--- Exercise instructions ---
Take the data below and repeat it exactly.

--- Raw data ---
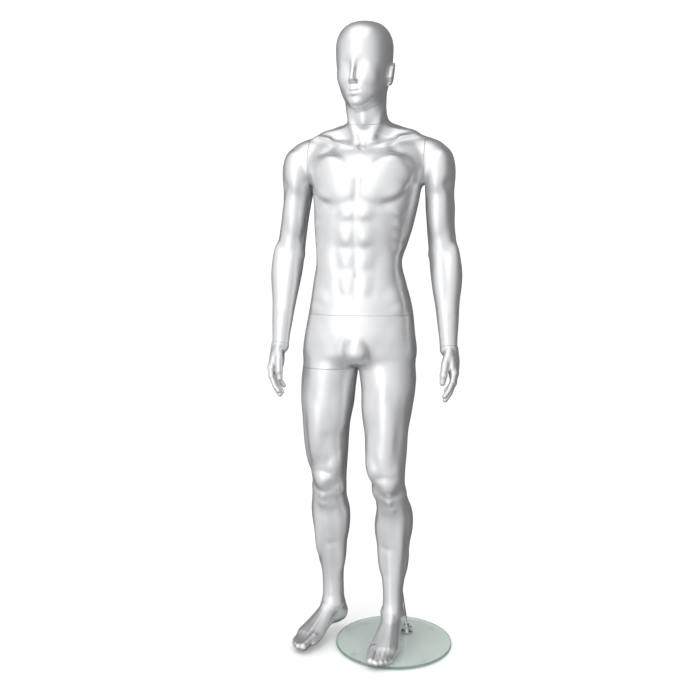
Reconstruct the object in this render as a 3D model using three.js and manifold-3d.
// Full-body male display mannequin standing on a round glass base, 1 unit = 1 mm, +Z up.
// The figure faces -Y and its left side is +X. The origin is the middle of the glass base, on the floor.
//
// The figure is a set of thin moulded shells. They come apart at flat cuts through the neck, the two shoulders,
// the waist, the top of the right thigh and the two wrists. Each cut has a closing plate on both sides and a
// steel fitting between them. One bent steel rod stands on the base and enters the back of the left calf.
import * as THREE from "three";
import { mergeVertices } from "three/addons/utils/BufferGeometryUtils.js";
import Module from "manifold-3d";

const wasm = await Module();
wasm.setup();

// ---------------------------------------------------------------- driving dimensions

const BASE_RADIUS = 177.5;
const GLASS_THICKNESS = 8;
const BUMPER_HEIGHT = 3;
const GLASS_TOP = BUMPER_HEIGHT + GLASS_THICKNESS;
const GAP = 0.3; // running clearance between two pieces that meet
const SOLE = GLASS_TOP + 0.5; // the soles stand just clear of the glass

const BODY = new THREE.Vector3(-112, 29, 0); // middle of the pelvis over the floor
const WALL = 5; // thickness of a moulded shell
const PLATE_FIT = 0.9; // between a closing plate and the shell around it
const SEAM = 0.5; // open gap at a cut

// the cuts, about the pelvis
const WAIST_Z = 1020;
const THIGH_Z = 858;
const THIGH_SPLIT_X = -5; // between the two thighs
const CHEST_X = 20; // the chest stands this far towards the left of the pelvis
const SHOULDER_HALF = 172; // from the chest's middle to an arm's cut
const SHOULDER_LOW = 1200; // an arm's cut reaches the chest only above this
const ARMPIT_Z = 1392; // an arm hangs clear of the chest below this
const ELBOW_LOW = 1060; // the elbows come closer to the body above this
const NECK_LEAN = THREE.MathUtils.degToRad(18);
const HEAD_TURN = THREE.MathUtils.degToRad(-6.5); // the head looks a little to its right
const LEFT_ARM_CLOSER = 12; // the left arm hangs this much closer to the body than the right one

// the support rod, on the base
const ROD_RADIUS = 6;
const ROD_FOOT = new THREE.Vector3(33, 62, GLASS_TOP + 1.6);
const ROD_TOP = new THREE.Vector3(-13, 56, 330);

// ---------------------------------------------------------------- solids

/** A closed three.js geometry as a solid that can be joined and cut. */
function solid(geometry, matrix = new THREE.Matrix4()) {
  const flat = geometry.index ? geometry.toNonIndexed() : geometry.clone();
  const bare = new THREE.BufferGeometry();
  bare.setAttribute("position", flat.getAttribute("position"));
  bare.applyMatrix4(matrix);
  const merged = mergeVertices(bare, 1e-3);
  return new wasm.Manifold(
    new wasm.Mesh({
      numProp: 3,
      vertProperties: merged.attributes.position.array,
      triVerts: new Uint32Array(merged.index.array),
    }),
  );
}

/** A solid back as a named mesh. */
function node(name, made, material) {
  const mesh = made.getMesh();
  const geometry = new THREE.BufferGeometry();
  geometry.setAttribute("position", new THREE.BufferAttribute(new Float32Array(mesh.vertProperties), 3));
  geometry.setIndex(new THREE.BufferAttribute(new Uint32Array(mesh.triVerts), 1));
  geometry.computeVertexNormals();
  const piece = new THREE.Mesh(geometry, material);
  piece.name = name;
  return piece;
}

const moved = (x, y, z) => new THREE.Matrix4().makeTranslation(x, y, z);

/** A box between two corners. */
function box(low, high, matrix = new THREE.Matrix4()) {
  const size = high.map((h, k) => h - low[k]);
  const middle = high.map((h, k) => (h + low[k]) / 2);
  return solid(new THREE.BoxGeometry(...size), matrix.clone().multiply(moved(...middle)));
}

/** A round bar along +Z from z0 to z1. */
function bar(radius, z0, z1, matrix = new THREE.Matrix4(), sides = 24) {
  const geometry = new THREE.CylinderGeometry(radius, radius, z1 - z0, sides);
  geometry.rotateX(Math.PI / 2);
  return solid(geometry, matrix.clone().multiply(moved(0, 0, (z0 + z1) / 2)));
}

/** The frame at a point whose +Z runs along a direction. */
function aimed(point, direction) {
  const turn = new THREE.Quaternion().setFromUnitVectors(
    new THREE.Vector3(0, 0, 1),
    direction.clone().normalize(),
  );
  return new THREE.Matrix4().compose(point, turn, new THREE.Vector3(1, 1, 1));
}

/** The hole that a round bar turns in: its flats stay clear of the bar's corners. */
function hole(radius, z0, z1, matrix, sides = 24) {
  return bar((radius + GAP) / Math.cos(Math.PI / sides), z0, z1, matrix, sides);
}

const join = (parts) => parts.reduce((whole, part) => whole.add(part));

// ---------------------------------------------------------------- lofts

/** One row of a table of sections, smoothly interpolated at a place along the loft. */
function sectionAt(table, t) {
  let i = 1;
  while (i < table.length - 1 && t > table[i][0]) i++;
  const before = table[Math.max(i - 2, 0)];
  const a = table[i - 1];
  const b = table[i];
  const after = table[Math.min(i + 1, table.length - 1)];
  const u = (t - a[0]) / (b[0] - a[0]);
  return a.map((_, k) => {
    const run = b[0] - a[0];
    const slopeA = before === a ? (b[k] - a[k]) / run : (b[k] - before[k]) / (b[0] - before[0]);
    const slopeB = after === b ? (b[k] - a[k]) / run : (after[k] - a[k]) / (after[0] - a[0]);
    const uu = u * u;
    const uuu = uu * u;
    return (
      (2 * uuu - 3 * uu + 1) * a[k] +
      (uuu - 2 * uu + u) * run * slopeA +
      (3 * uu - 2 * uuu) * b[k] +
      (uuu - uu) * run * slopeB
    );
  });
}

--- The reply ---
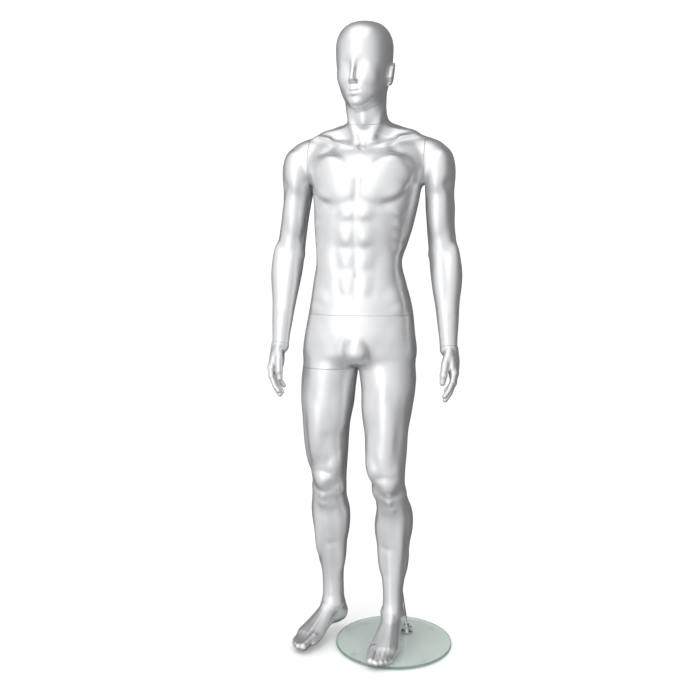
Reconstruct the object in this render as a 3D model using three.js and manifold-3d.
// Full-body male display mannequin standing on a round glass base, 1 unit = 1 mm, +Z up.
// The figure faces -Y and its left side is +X. The origin is the middle of the glass base, on the floor.
//
// The figure is a set of thin moulded shells. They come apart at flat cuts through the neck, the two shoulders,
// the waist, the top of the right thigh and the two wrists. Each cut has a closing plate on both sides and a
// steel fitting between them. One bent steel rod stands on the base and enters the back of the left calf.
import * as THREE from "three";
import { mergeVertices } from "three/addons/utils/BufferGeometryUtils.js";
import Module from "manifold-3d";

const wasm = await Module();
wasm.setup();

// ---------------------------------------------------------------- driving dimensions

const BASE_RADIUS = 177.5;
const GLASS_THICKNESS = 8;
const BUMPER_HEIGHT = 3;
const GLASS_TOP = BUMPER_HEIGHT + GLASS_THICKNESS;
const GAP = 0.3; // running clearance between two pieces that meet
const SOLE = GLASS_TOP + 0.5; // the soles stand just clear of the glass

const BODY = new THREE.Vector3(-112, 29, 0); // middle of the pelvis over the floor
const WALL = 5; // thickness of a moulded shell
const PLATE_FIT = 0.9; // between a closing plate and the shell around it
const SEAM = 0.5; // open gap at a cut

// the cuts, about the pelvis
const WAIST_Z = 1020;
const THIGH_Z = 858;
const THIGH_SPLIT_X = -5; // between the two thighs
const CHEST_X = 20; // the chest stands this far towards the left of the pelvis
const SHOULDER_HALF = 172; // from the chest's middle to an arm's cut
const SHOULDER_LOW = 1200; // an arm's cut reaches the chest only above this
const ARMPIT_Z = 1392; // an arm hangs clear of the chest below this
const ELBOW_LOW = 1060; // the elbows come closer to the body above this
const NECK_LEAN = THREE.MathUtils.degToRad(18);
const HEAD_TURN = THREE.MathUtils.degToRad(-6.5); // the head looks a little to its right
const LEFT_ARM_CLOSER = 12; // the left arm hangs this much closer to the body than the right one

// the support rod, on the base
const ROD_RADIUS = 6;
const ROD_FOOT = new THREE.Vector3(33, 62, GLASS_TOP + 1.6);
const ROD_TOP = new THREE.Vector3(-13, 56, 330);

// ---------------------------------------------------------------- solids

/** A closed three.js geometry as a solid that can be joined and cut. */
function solid(geometry, matrix = new THREE.Matrix4()) {
  const flat = geometry.index ? geometry.toNonIndexed() : geometry.clone();
  const bare = new THREE.BufferGeometry();
  bare.setAttribute("position", flat.getAttribute("position"));
  bare.applyMatrix4(matrix);
  const merged = mergeVertices(bare, 1e-3);
  return new wasm.Manifold(
    new wasm.Mesh({
      numProp: 3,
      vertProperties: merged.attributes.position.array,
      triVerts: new Uint32Array(merged.index.array),
    }),
  );
}

/** A solid back as a named mesh. */
function node(name, made, material) {
  const mesh = made.getMesh();
  const geometry = new THREE.BufferGeometry();
  geometry.setAttribute("position", new THREE.BufferAttribute(new Float32Array(mesh.vertProperties), 3));
  geometry.setIndex(new THREE.BufferAttribute(new Uint32Array(mesh.triVerts), 1));
  geometry.computeVertexNormals();
  const piece = new THREE.Mesh(geometry, material);
  piece.name = name;
  return piece;
}

const moved = (x, y, z) => new THREE.Matrix4().makeTranslation(x, y, z);

/** A box between two corners. */
function box(low, high, matrix = new THREE.Matrix4()) {
  const size = high.map((h, k) => h - low[k]);
  const middle = high.map((h, k) => (h + low[k]) / 2);
  return solid(new THREE.BoxGeometry(...size), matrix.clone().multiply(moved(...middle)));
}

/** A round bar along +Z from z0 to z1. */
function bar(radius, z0, z1, matrix = new THREE.Matrix4(), sides = 24) {
  const geometry = new THREE.CylinderGeometry(radius, radius, z1 - z0, sides);
  geometry.rotateX(Math.PI / 2);
  return solid(geometry, matrix.clone().multiply(moved(0, 0, (z0 + z1) / 2)));
}

/** The frame at a point whose +Z runs along a direction. */
function aimed(point, direction) {
  const turn = new THREE.Quaternion().setFromUnitVectors(
    new THREE.Vector3(0, 0, 1),
    direction.clone().normalize(),
  );
  return new THREE.Matrix4().compose(point, turn, new THREE.Vector3(1, 1, 1));
}

/** The hole that a round bar turns in: its flats stay clear of the bar's corners. */
function hole(radius, z0, z1, matrix, sides = 24) {
  return bar((radius + GAP) / Math.cos(Math.PI / sides), z0, z1, matrix, sides);
}

const join = (parts) => parts.reduce((whole, part) => whole.add(part));

// ---------------------------------------------------------------- lofts

/** One row of a table of sections, smoothly interpolated at a place along the loft. */
function sectionAt(table, t) {
  let i = 1;
  while (i < table.length - 1 && t > table[i][0]) i++;
  const before = table[Math.max(i - 2, 0)];
  const a = table[i - 1];
  const b = table[i];
  const after = table[Math.min(i + 1, table.length - 1)];
  const u = (t - a[0]) / (b[0] - a[0]);
  return a.map((_, k) => {
    const run = b[0] - a[0];
    const slopeA = before === a ? (b[k] - a[k]) / run : (b[k] - before[k]) / (b[0] - before[0]);
    const slopeB = after === b ? (b[k] - a[k]) / run : (after[k] - a[k]) / (after[0] - a[0]);
    const uu = u * u;
    const uuu = uu * u;
    return (
      (2 * uuu - 3 * uu + 1) * a[k] +
      (uuu - 2 * uu + u) * run * slopeA +
      (3 * uu - 2 * uuu) * b[k] +
      (uuu - uu) * run * slopeB
    );
  });
}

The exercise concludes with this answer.